First, I like Keith Ellison a lot. I like him and I like him for the position. Major Dem party leaders seem to be coalescing around him and for good reason. But Howard Dean is also making a bid. Dean has been fairly removed from the political tussle for a few years, at least in the high profile way he had been in the late Bush and early Obama years. (He was DNC chair from 2005 to 2009. In other words, he was DNC chair during their two big wave elections.) He’s also done a decent amount of lobbying. I don’t know the details on that front. And he certainly wouldn’t be the only out of office pol to do lobbying. But in the present climate that seems like a significant liability.

For all these reasons it seems like kind of a non-starter.
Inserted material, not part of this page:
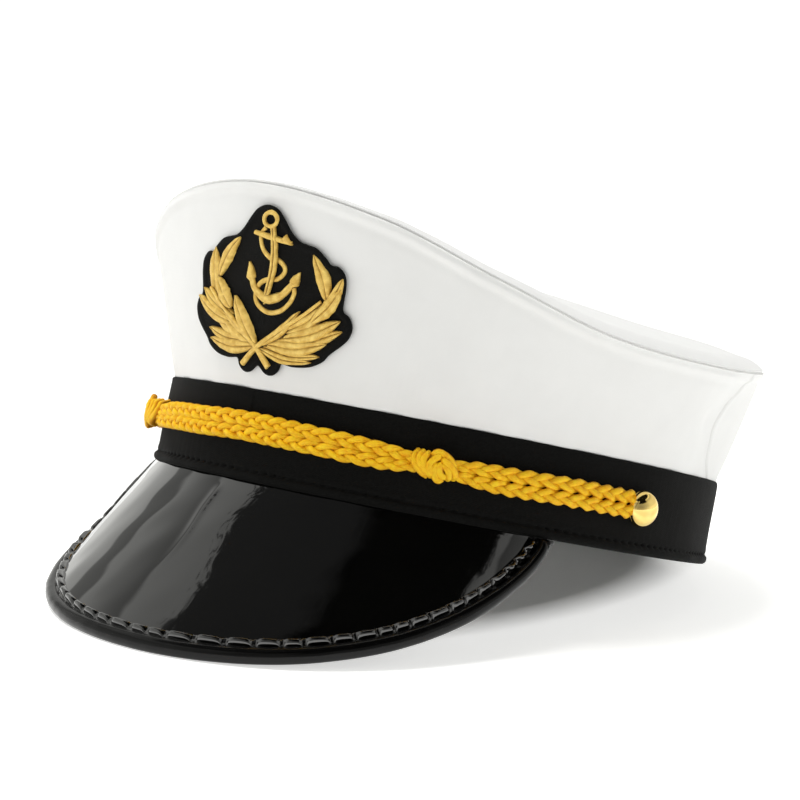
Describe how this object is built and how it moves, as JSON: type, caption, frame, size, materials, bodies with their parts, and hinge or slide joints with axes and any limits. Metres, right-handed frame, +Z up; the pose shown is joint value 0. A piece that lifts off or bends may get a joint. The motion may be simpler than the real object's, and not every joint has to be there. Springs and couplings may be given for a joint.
{
  "type": "captain hat",
  "caption": "Peaked captain's cap with a white cloth crown, black band, glossy black visor, gold braid with knots and buttons, and an embroidered anchor and laurel badge.",
  "frame": {"origin": "on the surface the cap rests on, under the middle of its bounding box", "axes": "+Z up, -Y towards the visor, +X towards the wearer's left, with the cap at its resting pitch"},
  "size_m": [0.2016, 0.2642, 0.1338],
  "materials": {
    "white_cloth": "matte smooth woven cloth",
    "black_cloth": "matte woven cloth",
    "patent": "high gloss patent",
    "patent_binding": "glossy rolled binding, stitched",
    "gold_cord": "plaited cord with a soft sheen",
    "button_metal": "polished",
    "badge_cloth": "matte felt with a raised border",
    "badge_thread": "satin stitched thread"
  },
  "bodies": {
    "root": {"crown_front": "white_cloth", "crown_back": "white_cloth", "crown_top": "white_cloth", "band": "black_cloth", "visor": "patent", "visor_binding": "patent_binding", "braid_upper_front": "gold_cord", "braid_upper_left": "gold_cord", "braid_upper_right": "gold_cord", "braid_lower_front": "gold_cord", "braid_lower_left": "gold_cord", "braid_lower_right": "gold_cord", "braid_knot_left": "gold_cord", "braid_knot_right": "gold_cord", "button_left": "button_metal", "button_right": "button_metal", "badge_patch": "badge_cloth", "badge_anchor": "badge_thread", "badge_laurel": "badge_thread"}
  },
  "joints": []
}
But let me put a counter-argument out there. It’s not necessarily an argument for Dean. But it’s an argument for what is necessary for Democrats. Dean did not invent but mobilized and embraced the “50 state strategy” during his tenure at the DNC. The Democrats comeback in 2006 and 2008 was based heavily on a rebound in red states. The key to that 50 state strategy was building organizational capacity in every state in the country, even states that seemed hopeless for Democrats. I can’t say precisely how much the 50 state strategy helped build the 2006 and 2008 result. I also don’t know how much of it was driven by Dean as opposed to him embracing and being the face of a strategy that was mainly driven and implemented by others. My impression at the time was that he had a fair amount to do with it. It’s so long ago now I’m not sure how well I knew that or not.
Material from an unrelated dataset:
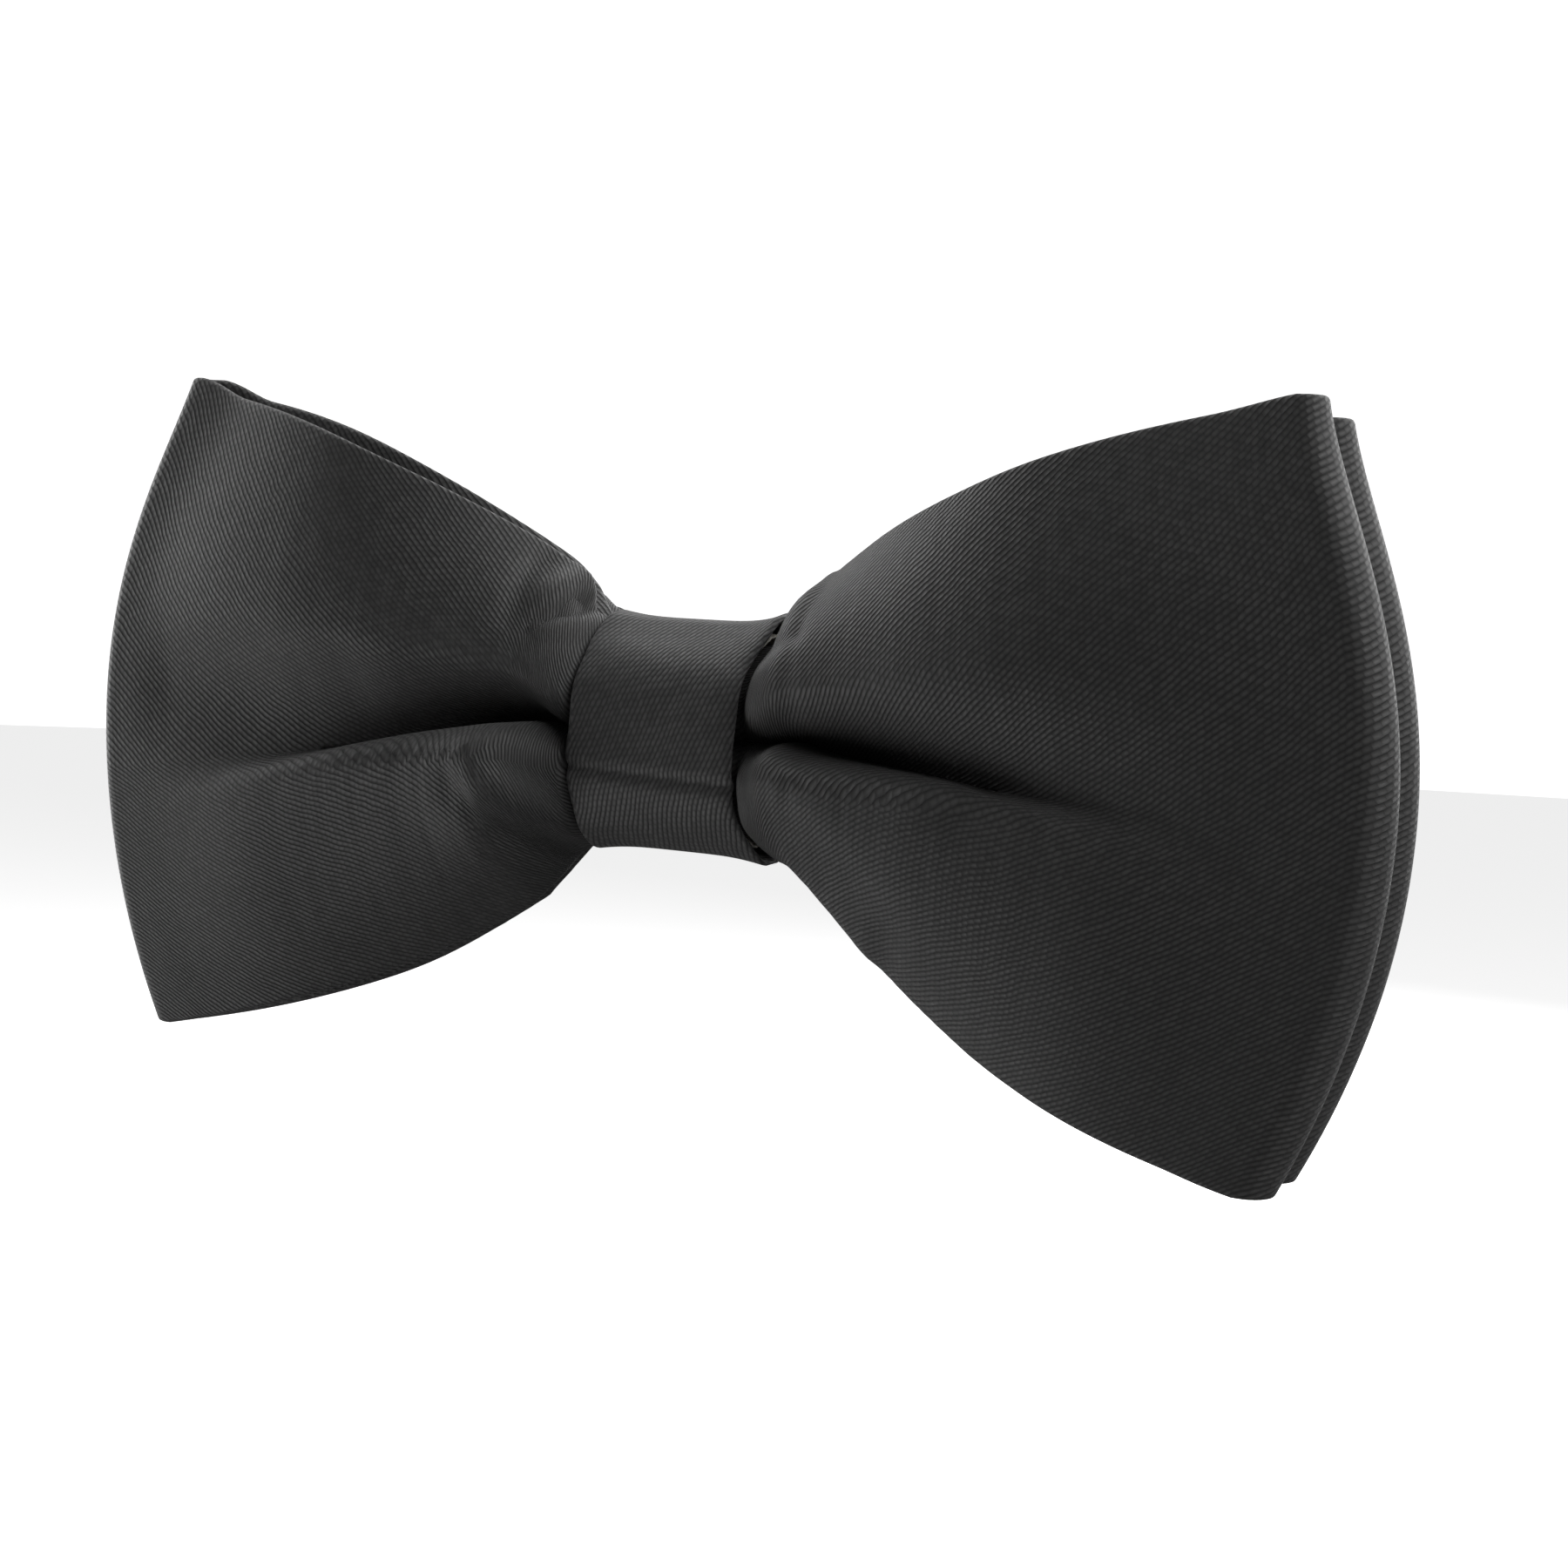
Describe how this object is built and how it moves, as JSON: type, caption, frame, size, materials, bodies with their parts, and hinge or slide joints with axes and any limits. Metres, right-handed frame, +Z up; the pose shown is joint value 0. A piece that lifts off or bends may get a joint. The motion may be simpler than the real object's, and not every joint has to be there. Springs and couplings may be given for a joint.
{
  "type": "clip-on bow tie",
  "caption": "Pre-tied satin bow tie of two stacked pleated loops held by a ribbon knot, with a sprung double clip behind that grips a shirt collar.",
  "frame": {"origin": "on the rear face of the clip plate, behind the middle of the knot, where the collar is gripped", "axes": "+X to the right seen from the front, along the bow; +Y points back towards the collar; +Z up as worn"},
  "size_m": [0.1184, 0.0223, 0.054],
  "materials": {
    "satin": "charcoal black satin, fine twill face with a soft sheen",
    "interlining": "matt woven stiffener",
    "thread": "black spun polyester thread",
    "clip_metal": "nickel-plated sheet steel",
    "spring_steel": "bright spring wire"
  },
  "bodies": {
    "bow": {"front_bow_shell": "satin", "front_bow_interlining": "interlining", "rear_bow_shell": "satin", "rear_bow_interlining": "interlining", "gather_thread": "thread", "knot_interlining": "interlining", "knot_wrap": "satin", "knot_tack_stitches": "thread", "clip_plate": "clip_metal", "clip_stitches": "thread", "left_hinge_pin": "clip_metal", "right_hinge_pin": "clip_metal", "left_spring": "spring_steel", "right_spring": "spring_steel"},
    "left_jaw": {"left_jaw": "clip_metal"},
    "right_jaw": {"right_jaw": "clip_metal"}
  },
  "joints": [
    {"name": "left_jaw_hinge", "type": "hinge", "parent": "bow", "child": "left_jaw", "pos_m": [-0.0112, 0.0034, 0], "axis": [0, 0, -1], "range_deg": [0, 35], "stiffness_Nm_per_rad": 0.03, "springref_deg": -57.3, "deforming": ["left_spring"]},
    {"name": "right_jaw_hinge", "type": "hinge", "parent": "bow", "child": "right_jaw", "pos_m": [0.0112, 0.0034, 0], "axis": [0, 0, 1], "range_deg": [0, 35], "stiffness_Nm_per_rad": 0.03, "springref_deg": -57.3, "deforming": ["right_spring"]}
  ]
}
I say this not as support for Dean but more a suggestion that his candidacy not be dismissed out of hand, even as it seems most Democrats are starting to line up behind Ellison. I also think Dean has some point that it’s good to have someone in charge of the DNC who has that as their exclusive job (though again, there’s ample precedent for a Rep or Governor holding the job.) What I think is very clear and necessary is resuscitating some version of the Dems 2005-09-era 50 state strategy.
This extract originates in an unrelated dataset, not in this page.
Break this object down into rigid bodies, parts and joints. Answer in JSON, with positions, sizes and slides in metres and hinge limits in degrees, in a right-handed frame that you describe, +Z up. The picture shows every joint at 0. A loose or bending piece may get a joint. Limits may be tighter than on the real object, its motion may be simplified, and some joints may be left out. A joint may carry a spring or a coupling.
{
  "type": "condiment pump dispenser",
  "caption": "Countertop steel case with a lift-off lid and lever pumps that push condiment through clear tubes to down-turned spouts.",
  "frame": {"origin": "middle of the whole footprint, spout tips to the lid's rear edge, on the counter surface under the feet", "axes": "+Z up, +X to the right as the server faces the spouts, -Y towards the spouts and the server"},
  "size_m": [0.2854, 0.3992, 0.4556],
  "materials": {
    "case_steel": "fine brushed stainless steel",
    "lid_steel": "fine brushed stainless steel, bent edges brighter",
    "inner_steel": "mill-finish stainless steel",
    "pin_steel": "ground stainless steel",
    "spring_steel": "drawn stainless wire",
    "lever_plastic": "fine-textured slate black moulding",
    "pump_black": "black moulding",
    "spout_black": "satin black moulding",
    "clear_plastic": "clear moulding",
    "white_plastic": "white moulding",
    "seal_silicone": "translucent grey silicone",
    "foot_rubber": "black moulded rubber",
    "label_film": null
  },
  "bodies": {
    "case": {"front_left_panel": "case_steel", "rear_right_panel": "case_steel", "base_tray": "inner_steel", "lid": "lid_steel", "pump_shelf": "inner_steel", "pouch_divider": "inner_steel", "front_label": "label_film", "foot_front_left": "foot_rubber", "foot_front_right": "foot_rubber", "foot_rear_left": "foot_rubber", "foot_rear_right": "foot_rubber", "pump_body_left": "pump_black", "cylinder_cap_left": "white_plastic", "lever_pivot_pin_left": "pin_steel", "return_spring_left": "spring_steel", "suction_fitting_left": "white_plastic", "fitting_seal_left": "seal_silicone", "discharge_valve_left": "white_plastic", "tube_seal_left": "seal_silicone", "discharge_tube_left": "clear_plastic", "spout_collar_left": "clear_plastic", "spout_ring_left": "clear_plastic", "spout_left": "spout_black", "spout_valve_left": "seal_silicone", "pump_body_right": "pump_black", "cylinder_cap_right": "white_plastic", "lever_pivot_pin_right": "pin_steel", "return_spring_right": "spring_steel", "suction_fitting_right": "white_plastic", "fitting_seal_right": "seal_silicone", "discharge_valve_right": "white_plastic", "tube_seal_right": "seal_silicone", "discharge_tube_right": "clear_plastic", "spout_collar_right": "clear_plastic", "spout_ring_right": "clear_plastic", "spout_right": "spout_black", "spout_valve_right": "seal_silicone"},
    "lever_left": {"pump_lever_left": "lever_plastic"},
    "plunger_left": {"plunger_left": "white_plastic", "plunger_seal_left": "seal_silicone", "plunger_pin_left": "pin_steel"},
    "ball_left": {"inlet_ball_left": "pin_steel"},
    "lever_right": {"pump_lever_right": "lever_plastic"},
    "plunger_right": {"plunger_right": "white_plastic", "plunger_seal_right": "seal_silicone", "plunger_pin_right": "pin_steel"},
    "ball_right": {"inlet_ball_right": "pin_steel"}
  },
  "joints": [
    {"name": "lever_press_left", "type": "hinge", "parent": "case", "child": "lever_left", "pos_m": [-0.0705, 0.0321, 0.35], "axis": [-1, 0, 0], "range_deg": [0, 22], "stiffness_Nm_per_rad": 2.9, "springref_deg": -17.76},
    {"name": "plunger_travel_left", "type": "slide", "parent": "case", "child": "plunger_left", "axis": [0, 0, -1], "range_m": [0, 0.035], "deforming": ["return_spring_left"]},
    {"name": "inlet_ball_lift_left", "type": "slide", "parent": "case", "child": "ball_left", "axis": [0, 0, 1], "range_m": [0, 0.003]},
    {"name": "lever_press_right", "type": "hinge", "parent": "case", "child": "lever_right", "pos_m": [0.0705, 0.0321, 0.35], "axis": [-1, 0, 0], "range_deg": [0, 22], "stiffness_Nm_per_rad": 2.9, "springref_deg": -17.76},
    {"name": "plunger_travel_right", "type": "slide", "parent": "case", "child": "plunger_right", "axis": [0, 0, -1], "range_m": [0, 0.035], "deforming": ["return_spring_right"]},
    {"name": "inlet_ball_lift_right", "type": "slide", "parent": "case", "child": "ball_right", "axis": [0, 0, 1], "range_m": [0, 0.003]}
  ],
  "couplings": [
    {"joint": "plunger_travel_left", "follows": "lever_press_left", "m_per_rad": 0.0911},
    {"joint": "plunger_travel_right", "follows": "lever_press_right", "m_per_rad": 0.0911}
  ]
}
Clinton won the popular vote by a significant margin. In all the needed and sobering reflection about what went wrong and why we shouldn’t ignore the significance of that – not simply as a gauge of public opinion today but as a guide for the future. But we live in a federal republic. Democrats dominate the culturally dynamic and economically vital cities. But that leaves their voters concentrated in tight geographical areas rather than spread out evenly over the country. That’s a particular problem in the House of Representatives – in many ways just as much as the 2010 gerrymander – but it’s a basic structural problem at the presidential and senate levels too. Whether or not that’s fair or right is irrelevant. It’s not going to change, certainly not while the government is under the control of the Republican party whose rule it helps perpetuate.

As I’ve been writing my Trump mini-book – which has now been significantly delayed for obvious reasons, a point I’ll get to in another post – one of the issues I’ve been grappling with is the politics of demography. As I write in the first pages (no idea whether this precise sentence will survive new drafts and revisions) “in politics, demography is opportunity, not destiny.” It requires a politics to give it direction and organization to allow it to act. We are living in a national politics where a fundamental, perhaps the fundamental divide is one between cities and rural areas and exurbs. Right now Democrats have a severe organizational deficit in those rural areas and exurbs. They probably have a more general deficit too. But that’s where it’s most keenly felt. Democrats need an organizational strategy and politics which is designed to compete in every part of the country.